THE NOTORIOUS L.I.B.E.R.A.T.I.O.N. said...

@Anon 4:33 I agree with you that riding a bike is a simple joy. I love riding my bike along the East River during the summer and enjoying the views of the river, the bridges and the parks. It's a peaceful and much needed escape from the city.

With that being said, I don't think letting 7,000 bikes loose on the city all at once is going to be good for anyone - the pedestrians, the other bikers, or vehicles.

Without a doubt there will be a publicist pitching bike and bike related stories to the media which means every trendy moron who reads Time Out New York or clicks on a banner ad is now going to be hopping on a Citi bike, merrily texting their way across the city. Basically all the people who should not be walking, let alone riding a bike, are now going to making this city a living hell to get around.

As far as the DOT is concerned, I don't buy their BS like "New York City demands a world-class bike share system" or their one year statistics on bike safety. How is anyone supposed to take those statistics seriously after Bloomberg himself said the police are too busy to keep up with the bike issues. And what is the "problem" they are trying to correct with this anyway. WHAT IS THE POINT???

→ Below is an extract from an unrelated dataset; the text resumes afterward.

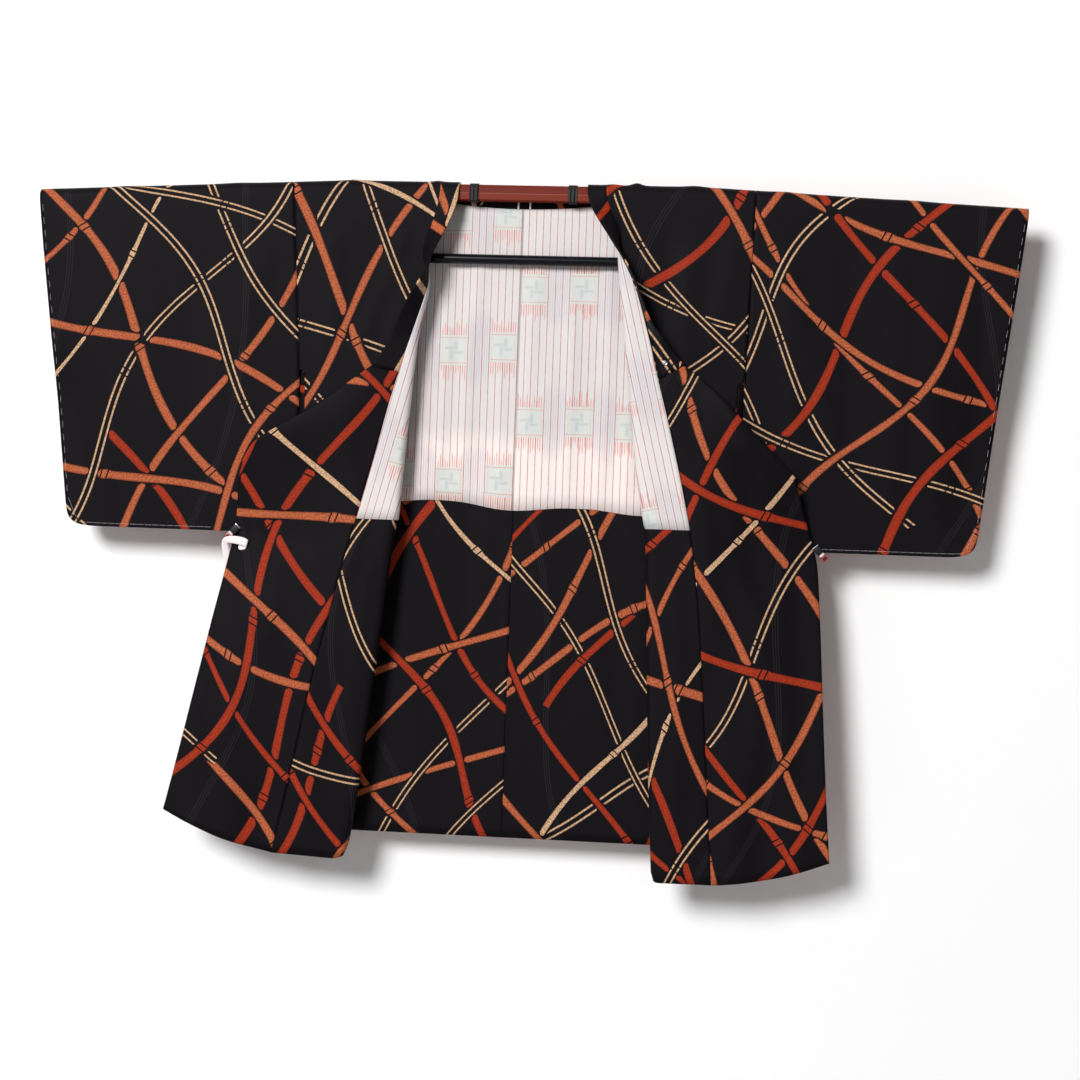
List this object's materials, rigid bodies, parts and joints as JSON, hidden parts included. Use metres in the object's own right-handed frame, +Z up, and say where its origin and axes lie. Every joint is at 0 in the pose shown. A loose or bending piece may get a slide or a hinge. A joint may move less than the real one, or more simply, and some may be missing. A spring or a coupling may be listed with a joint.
{
  "type": "michiyuki coat on a kimono hanger rod",
  "caption": "Hip-length Japanese silk overcoat hung open on a straight rod hanger, sleeves spread, both fronts turned back to show the lining.",
  "frame": {"origin": "the middle of the hanger rod, on the rod's axis, where the hanger is held", "axes": "+X along the rod to the right of a viewer who faces the coat's open front, the front faces -Y, +Z up"},
  "size_m": [1.34, 0.0662, 0.9308],
  "materials": {
    "silk": "black silk with a bright printed lattice, soft sheen",
    "lining": "white silk with a woven stripe, matte",
    "rod": "red-brown lacquer, satin",
    "wrap": "black tape",
    "bar": "black, satin",
    "clip": "black plastic with pale jaws",
    "metal": "bright metal"
  },
  "bodies": {
    "root": {"hanger_rod_centre": "rod", "hanger_arm_left": "rod", "hanger_arm_right": "rod", "hanger_band_left": "wrap", "hanger_band_right": "wrap", "obi_bar": "bar", "obi_bar_strut_left": "bar", "obi_bar_strut_right": "bar", "body_left": "silk", "body_right": "silk", "lining_back_left": "lining", "lining_back_right": "lining", "lining_front_left": "lining", "lining_front_right": "lining", "collar": "silk", "overlap_left": "silk", "overlap_right": "silk", "sleeve_left": "silk", "sleeve_right": "silk", "gusset_left": "silk", "gusset_right": "silk", "hanging_loop": "lining", "snap_stud": "metal", "flap_clip_left": "clip", "flap_clip_right": "clip", "inner_tie_left": "lining"}
  },
  "joints": []
}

On any given say it's safer to cross the Gaza Strip than cross Second Avenue between St. Marks and 11th Street. People on bikes come at me from so many different directions I now go a block out of my way to cross that street. It's that bad.

Anonymous said...

What's almost never mentioned is that the startup and maintenance costs are very big, so that in some of the other cities (such as Montreal), bike-share programs have lost millions of dollars, and had to be bailed out at taxpayers' expense. The Citi branding will be doubly ironic, if/when that happens.